"Going down, please."
Greg Sargent
reports that the Democratic Senatorial Campaign Committee is launching a campaign going after Republicans for offering nothing on health care reform except for repeatedly proposing to repeal Obamacare, a position it will call "Cruz Care":
The “Cruz Care” campaign is grounded in a conviction that Republicans — and not a few D.C. pundits — are misreading public opinion on Obamacare. Dems believe that despite the law’s unpopularity, many voters don’t view the health care issue as a zero sum decision over whether Obamacare is good or bad. Rather, they can be persuaded to see this as choice — between fixing an admittedly imperfect reform and giving it a chance to work, and the GOP alternative, which is essentially to go back to the old system, where junk insurance and a lack of standards ”exposed people to financial and medical calamity.”
This goes back to the question of whether elections are referendums or choices: 2012 was clearly a choice election, but 2010 was a referendum election. Then as now, polls showed that most voters want to keep and strengthen Obamacare instead of repealing it, but 2014 differs from 2010 in one key respect: Obamacare won't be just a piece of paper, it will be real program delivering tangible benefits to millions of Americans.
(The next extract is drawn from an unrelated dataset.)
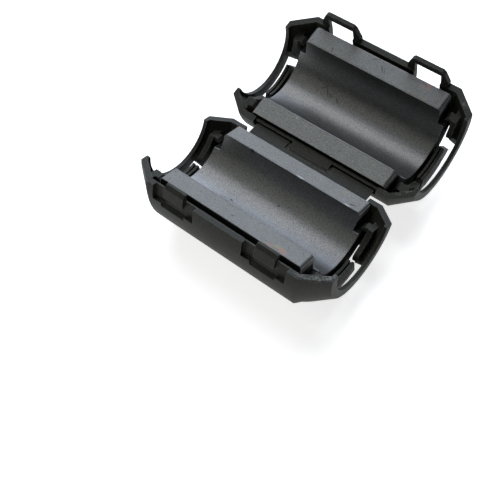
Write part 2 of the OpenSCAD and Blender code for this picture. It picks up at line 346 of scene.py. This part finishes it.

Obviously, if the administration's implementation of the law doesn't improve, the political equation won't be pretty for Democrats, but assuming that it does, it's equally obvious that Republicans will be in trouble, because their only response to Obamacare is to repeal it. Republicans are clearly rooting for it to fail, but most Americans want Obamacare to work—a new CBS poll today showed that even as public frustration with the law's implementation is at it's peak, most people don't want to repeal it, they want to keep it in place and make it work better.
Combine the lack of enthusiasm for repeal with the fact that things are already starting to get better, there's reason to be optimistic not just that the political climate will improve for Democrats by next November, but more importantly, that the promise of Obamacare—affordable, quality health care insurance for all Americans—can still become a reality.